Sin, that is, all natural and moral Evils, derive their existence: from all such therefore the Divine Goodness is sufficiently justified, by reason they could not be prevented without the loss of superior Good: for to create Men free, and at the same time compel them to be virtuous, is utterly impossible.

But whatever air of demonstration this argument may assume, by whatever famed Preachers it may have been used, or by whatever learned Audiences it may have been approv ed, I will venture to affirm, that it is false in all its Principles, and in its Conclusion also; and I think it may be clearly shewn, that God did not make Man absolutely Perfect, nor absolutely free; nor, if he had, would this in the least have justified the introduction of wickedness and misery.

That Man came perfect, that is endued with all possible perfections, out of the hands of his Creator, is evidently a false notion derived from the Philosophers of the first ages, founded on their ignorance of the Origin of Evil, and inability to account for it on any other hypothesis: they understood not that the universal System required Subordination, and consequently comparative Imperfections; nor that in the Scale of Beings there must be somewhere such a creature as Man with all his infirmities about him: that the total removal of these would be altering his very nature; and that as soon as he became Perfect he must cease to be Man.
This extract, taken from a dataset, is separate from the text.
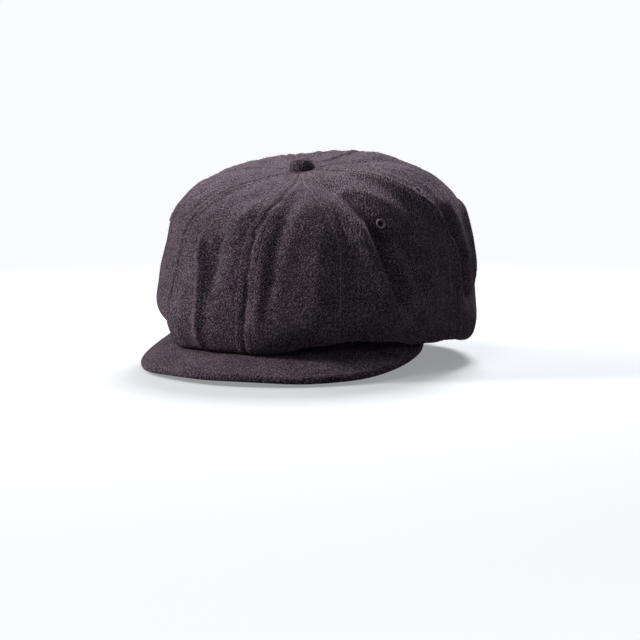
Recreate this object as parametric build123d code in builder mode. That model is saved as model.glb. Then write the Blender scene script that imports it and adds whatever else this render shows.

The truth of this, I think, has been sufficiently proved; and besides, the very supposition of a Being originally perfect, and yet capable of rendering itself wicked and miserable, is undoubtedly a Contradiction, that very power being the highest imperfection imaginable.
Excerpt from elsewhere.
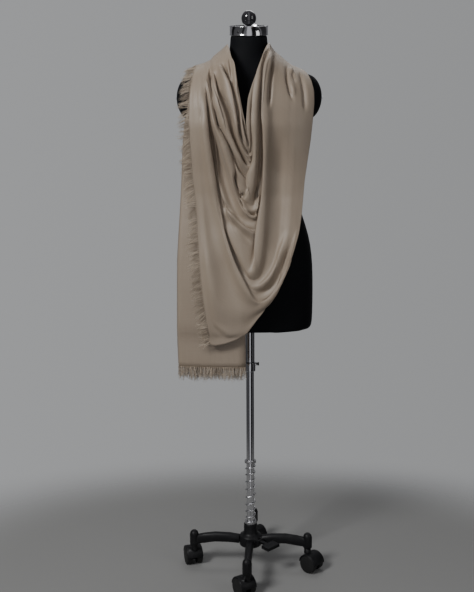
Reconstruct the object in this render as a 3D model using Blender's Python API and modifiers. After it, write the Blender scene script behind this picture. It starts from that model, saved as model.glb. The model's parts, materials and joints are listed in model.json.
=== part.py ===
"""Pashmina shawl draped as a deep cowl over a limbless dress form on a wheeled stand.

Metres, +Z up. The origin is on the pole's axis at floor level, the front looks along -Y, and
left and right are those of somebody who looks at the front. Cloth tables are in millimetres.
"""

import math
import random

import bmesh
import bpy
import numpy as np
from mathutils import Matrix, Vector

MM = 0.001

# ---------------------------------------------------------------- driving sizes: dress form
TORSO_BOTTOM = 0.690
CHEST_Z = 1.240  # the drape turns over towards the shoulders above this height
LEG_TURN_Z = 1.150  # above this the folds gather towards the shoulders
ARM_PLANE_X = 0.1462
ARM_CAP = (0.042, 0.046, 0.060)  # dome depth, half depth front to back, half height
ARM_CAP_Z = 1.295
NECK_TOP = 1.463  # centre of the neck's slanted top
NECK_TILT = math.radians(14)
BAND_RADIUS = 0.0497
BAND_HEIGHT = 0.0235
PLATE_SINK = 0.0060  # how far the band's rim stands over its plate
STEM_HEIGHT = 0.0020
FINIAL_RADIUS = 0.0205

# ---------------------------------------------------------------- driving sizes: stand
GAP = 0.0003
UPPER_TUBE_R = 0.0127
UPPER_TUBE_BORE = 0.0114
UPPER_TUBE_Z = (0.5940, 0.9940)
LOWER_TUBE_R = 0.0108
LOWER_TUBE_Z = (0.0750, 0.7600)
COLLAR_Z = (0.5680, UPPER_TUBE_Z[0] - GAP)
COLLAR_R = 0.0150
SCREW_Z = 0.5880
SPRING_Z = (0.1385, 0.3075)
SPRING_R = 0.0135
SPRING_WIRE = 0.0015
SPRING_TURNS = 8.5
RING_HEIGHT = 0.0070
HUB_Z = (0.0680, SPRING_Z[0] - RING_HEIGHT - 2 * GAP)
BASE_YAW = math.radians(-3.4)
LEG_REACH = 0.1600  # pole axis to caster stem
WHEEL_RADIUS = 0.0240
WHEEL_SIDES = 24
WHEEL_WIDTH = 0.0160
WHEEL_GAP = 0.0140
CASTER_TRAIL = 0.0150
RIM_SOFTENING = 0.0016  # rounding of a wheel's rims
HOOD_SOFTENING = 0.0025  # rounding of a caster hood's rims
CASTER_SWIVELS = (122.0, -42.0, 302.0, 108.0)  # degrees, front, right, back, left
PEDAL_AZIMUTH = math.radians(-46)

# ---------------------------------------------------------------- driving sizes: cloth
CLOTH = 1.4 * MM
WALL_EVENING = 12  # rounds in which the directions of the folded wall are evened out
WALL_FACING = 0.36  # on steep flanks the wall's depth grows no further than by 1 over this
SEAM = 0.6 * MM
FRONT_CLEAR = 34 * MM  # the cowl's mean surface to the chest
TAIL_ROOM = 5 * MM  # what the cowl stands further off where it covers the tail
TAIL_CLEAR = 5 * MM
TAIL_LAYERS = 4
LAYER_STEP = (3.8 * MM, 4.8 * MM)  # at the shoulder, at the hem
TAIL_HEM_Z = 0.603
BACK_CLEAR = 22 * MM
BACK_COLUMNS_A_LEG = 10
FRINGE_GAP = 0.5 * MM
FRINGE_LENGTH = 30 * MM
FRINGE_BACKING = 3 * MM
STRAND_TIP = 0.42  # a strand's thickness at its tip, as a share of that at its root
FRINGE_CELL = 5.6 * MM  # every other cell of a backing carries a strand
SHARP_TURN = 0.6  # cosine of half the angle by which a backing turns back on itself
MITRE_LIMIT = 0.25

# Horizontal sections of the torso: height, half width, depth to the front and to the back
# (mm), and how square the section is (2 is an ellipse).
TORSO_COLUMNS = ("z", "half_width", "front", "back", "square")
TORSO = (
    (690, 158, 95, 99, 2.3),
    (694, 165, 100, 105, 2.3),
    (706, 169, 103, 108, 2.3),
    (760, 170, 105, 112, 2.3),
    (830, 170, 105, 113, 2.3),
    (890, 167, 103, 110, 2.3),
    (940, 158, 99, 104, 2.3),
    (990, 141, 93, 96, 2.3),
    (1045, 123, 88, 89, 2.3),
    (1100, 124, 92, 90, 2.3),
    (1160, 136, 103, 95, 2.4),
    (1215, 146, 110, 98, 2.6),
    (1265, 150, 106, 97, 2.9),
    (1305, 150, 92, 92, 3.0),
    (1330, 147, 78, 84, 2.8),
    (1345, 138, 69, 78, 2.6),
    (1354, 123, 63, 73, 2.4),
    (1366, 97, 57, 66, 2.2),
    (1380, 76, 53, 60, 2.0),
    (1396, 58, 49, 54, 2.0),
    (1412, 49, 47, 50, 2.0),
    (1500, 47, 47, 48, 2.0),
)

# Height of the cloth over the shoulders (mm) by distance from the middle, left negative.
CREST = (
    (-172, 1368), (-138, 1375), (-112, 1382), (-97, 1389), (-89, 1399), (-73, 1411), (-56, 1426),
    (-45, 1432), (45, 1432), (52, 1430), (58, 1419), (66, 1409), (81, 1397), (97, 1383),
    (110, 1374), (133, 1365), (148, 1360), (172, 1354), (200, 1350),
)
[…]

That God made Man perfectly free is no less false: Men have certainly such a degree of Free-will as to make them accountable, and justly punishable for the abuse of it; but absolute and independent Free-will is what, I believe, no created Being can be possessed of. Our actions proceed from our Wills, but our wills must be derived from the natu

ral dispositions implanted in us by the Author of our Being: wrong elections procced from wrong apprehensions, or unruly passions; and these from our original Frame or accidental Education: these must determine all our actions, for we have no power to act differently, these previous circumstanees continuing exactly the same. Had God thought proper to have made all Men with the same heads, and the same hearts, which he has given to the most virtuous of the species, they would all have excelled in the same virtues. Men, as well as all other animals, are exactly fitted for the purposes they are designed for; and have inclinations and dispositions given them accordingly: He, who implanted patience in the Lamb, obedience in the Horse, fidelity in the Dog, and innocence in the Dove, might as easily have inspired the breast of Man with these and all other virtues; and then his actions would have certainly corresponded with his Formation; therefore, in the strict philosophical sense, we have certainly no Free-will; that is, none independent of our Frame, our Natures, and the Author of them.

But were both these propositions true, were men originally created both perfect and free, yet this would by no means justify the introduction of moral Evil; because, if his perfection was immediately to be destroyed by his Frec-will, he might as well never have been possessed of the one, and much better have been prevented from making use of the other: let us dispute therefore as long as we please, it must eternally be the same thing, whether a Creator of infinite power and knowledge created Beings originally wicked and miserable, or gave them a power to make themselves so, foreknowing they would employ that power to their own destruction.

If moral Evil therefore cannot be derived from the Abuse of Free-will in Man, from whence can we trace its origin? Can it proceed from a just, a wise, and a benevolent God? Can such a God form Creatures with dispositions to do Evil, and then punish them for acting in conformity to those evil dispositions? Strange and astonishing indeed must this appear

to us, who know so little of the universal Plan! but it is far, I think, from being irreconcileable with the justice of the Supreme Disposer of all things: for let us but once acknowledge the truth of our first great proposition, (and most certainly true it is) that natural Evils exist from some necessity in the nature of things, which no power can dispense with or prevent, the expediency of moral Evil will perhaps follow of course: for if misery could not be excluded from the works of a benevolent Creator by infinite power, these miseries must be endured by some creatures for the good of the whole.

I presume not by what has been here said to determine on the councils of the Almighty, to triumph in the complete discovery of the Origin of Moral Evil, or to assert that this is the certain or sole cause of its existence; I propose it only as a Guess concerning the reason of its admission, more probable, and less derogatory from the divine wisdom, and justice, than any, that has been hitherto offered for that purpose.

There is undoubtedly something farther in the Depravity of Mankind than we are aware of, and probably many great and wise ends are answered by it to us totally incomprehensible. God, as has been shewn, would never have permitted the existence of Natural Evil, but from the impossibility of preventing it without the loss of superior Good and on the same principle the admission of Moral Evil is equally consistent with the divine Goodness: and who is he so knowing in the whole stupendous system of Nature as to assert, that the Wickedness of some Beings may not, by means inconceivable to us, be beneficial to innumerable unknown Orders of others? Or that the punishments of some may not contribute to the Felicity of numbers infinitely superior?

If natural Evil owes its existence to necessity, why may not moral? If Misery brings with it its Utility, why may not Wickedness?

"If storms and earthquakes break not Heav'n's design, "Why then a Borgia or a Cataline!"